## START Recorded data
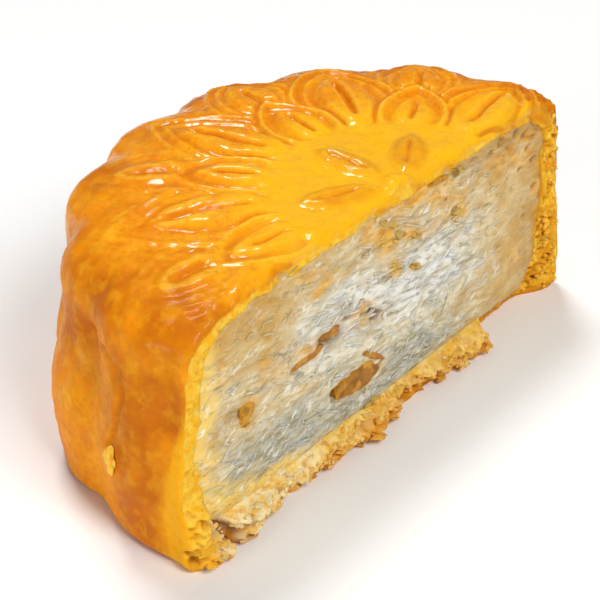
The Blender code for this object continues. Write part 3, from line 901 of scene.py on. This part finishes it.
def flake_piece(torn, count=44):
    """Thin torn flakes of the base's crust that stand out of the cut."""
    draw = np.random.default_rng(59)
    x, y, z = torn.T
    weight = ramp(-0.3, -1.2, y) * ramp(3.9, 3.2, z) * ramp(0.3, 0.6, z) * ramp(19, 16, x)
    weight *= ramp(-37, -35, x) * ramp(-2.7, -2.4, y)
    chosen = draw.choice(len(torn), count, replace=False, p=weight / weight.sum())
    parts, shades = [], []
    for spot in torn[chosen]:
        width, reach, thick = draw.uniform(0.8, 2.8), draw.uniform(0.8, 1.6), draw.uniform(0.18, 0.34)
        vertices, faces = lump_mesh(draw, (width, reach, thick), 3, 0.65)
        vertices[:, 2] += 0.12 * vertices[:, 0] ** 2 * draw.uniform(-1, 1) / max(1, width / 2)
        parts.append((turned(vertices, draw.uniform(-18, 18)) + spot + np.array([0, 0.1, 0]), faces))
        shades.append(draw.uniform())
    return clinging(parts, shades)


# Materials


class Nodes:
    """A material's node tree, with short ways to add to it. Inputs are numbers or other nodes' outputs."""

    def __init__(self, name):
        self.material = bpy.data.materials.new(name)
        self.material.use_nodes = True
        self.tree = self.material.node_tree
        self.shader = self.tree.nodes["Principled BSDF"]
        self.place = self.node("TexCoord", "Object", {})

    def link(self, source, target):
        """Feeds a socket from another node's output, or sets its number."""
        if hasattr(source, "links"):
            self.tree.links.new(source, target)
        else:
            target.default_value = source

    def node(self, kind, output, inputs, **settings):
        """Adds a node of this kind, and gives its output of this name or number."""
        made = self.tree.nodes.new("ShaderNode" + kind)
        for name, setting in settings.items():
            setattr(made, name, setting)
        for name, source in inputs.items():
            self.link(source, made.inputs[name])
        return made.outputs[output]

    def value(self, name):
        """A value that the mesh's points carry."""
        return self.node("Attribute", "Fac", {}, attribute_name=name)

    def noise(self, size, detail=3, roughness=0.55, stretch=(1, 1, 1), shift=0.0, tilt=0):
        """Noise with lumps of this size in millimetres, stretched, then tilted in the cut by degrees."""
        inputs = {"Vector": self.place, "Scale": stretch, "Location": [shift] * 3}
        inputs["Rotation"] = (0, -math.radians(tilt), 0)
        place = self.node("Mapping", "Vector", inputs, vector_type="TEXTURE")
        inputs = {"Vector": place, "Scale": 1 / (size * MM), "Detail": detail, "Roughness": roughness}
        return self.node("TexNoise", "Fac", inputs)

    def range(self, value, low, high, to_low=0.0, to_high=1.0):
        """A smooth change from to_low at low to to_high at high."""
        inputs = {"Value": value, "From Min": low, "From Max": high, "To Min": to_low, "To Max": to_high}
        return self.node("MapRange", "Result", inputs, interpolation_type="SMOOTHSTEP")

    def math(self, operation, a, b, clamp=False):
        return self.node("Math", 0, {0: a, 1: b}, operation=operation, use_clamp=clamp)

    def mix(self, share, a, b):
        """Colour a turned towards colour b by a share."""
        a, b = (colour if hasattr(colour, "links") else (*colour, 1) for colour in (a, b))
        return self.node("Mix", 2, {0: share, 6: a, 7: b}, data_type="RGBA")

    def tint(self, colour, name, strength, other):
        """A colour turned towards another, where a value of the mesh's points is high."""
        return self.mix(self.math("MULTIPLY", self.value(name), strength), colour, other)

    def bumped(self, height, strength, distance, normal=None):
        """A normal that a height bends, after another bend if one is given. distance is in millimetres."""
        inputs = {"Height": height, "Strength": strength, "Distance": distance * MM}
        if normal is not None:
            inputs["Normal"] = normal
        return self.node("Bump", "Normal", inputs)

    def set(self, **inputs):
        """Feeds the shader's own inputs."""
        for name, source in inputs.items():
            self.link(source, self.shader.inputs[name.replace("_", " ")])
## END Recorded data
● Written problem
From the first line of the data above to the line holding "target.default_value = source", reproduce each line exactly; emit no other lines.

● Complete output
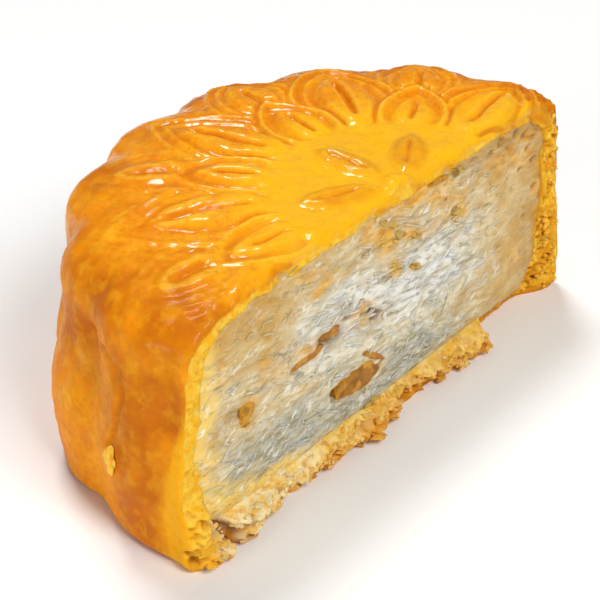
The Blender code for this object continues. Write part 3, from line 901 of scene.py on. This part finishes it.
def flake_piece(torn, count=44):
    """Thin torn flakes of the base's crust that stand out of the cut."""
    draw = np.random.default_rng(59)
    x, y, z = torn.T
    weight = ramp(-0.3, -1.2, y) * ramp(3.9, 3.2, z) * ramp(0.3, 0.6, z) * ramp(19, 16, x)
    weight *= ramp(-37, -35, x) * ramp(-2.7, -2.4, y)
    chosen = draw.choice(len(torn), count, replace=False, p=weight / weight.sum())
    parts, shades = [], []
    for spot in torn[chosen]:
        width, reach, thick = draw.uniform(0.8, 2.8), draw.uniform(0.8, 1.6), draw.uniform(0.18, 0.34)
        vertices, faces = lump_mesh(draw, (width, reach, thick), 3, 0.65)
        vertices[:, 2] += 0.12 * vertices[:, 0] ** 2 * draw.uniform(-1, 1) / max(1, width / 2)
        parts.append((turned(vertices, draw.uniform(-18, 18)) + spot + np.array([0, 0.1, 0]), faces))
        shades.append(draw.uniform())
    return clinging(parts, shades)


# Materials


class Nodes:
    """A material's node tree, with short ways to add to it. Inputs are numbers or other nodes' outputs."""

    def __init__(self, name):
        self.material = bpy.data.materials.new(name)
        self.material.use_nodes = True
        self.tree = self.material.node_tree
        self.shader = self.tree.nodes["Principled BSDF"]
        self.place = self.node("TexCoord", "Object", {})

    def link(self, source, target):
        """Feeds a socket from another node's output, or sets its number."""
        if hasattr(source, "links"):
            self.tree.links.new(source, target)
        else:
            target.default_value = source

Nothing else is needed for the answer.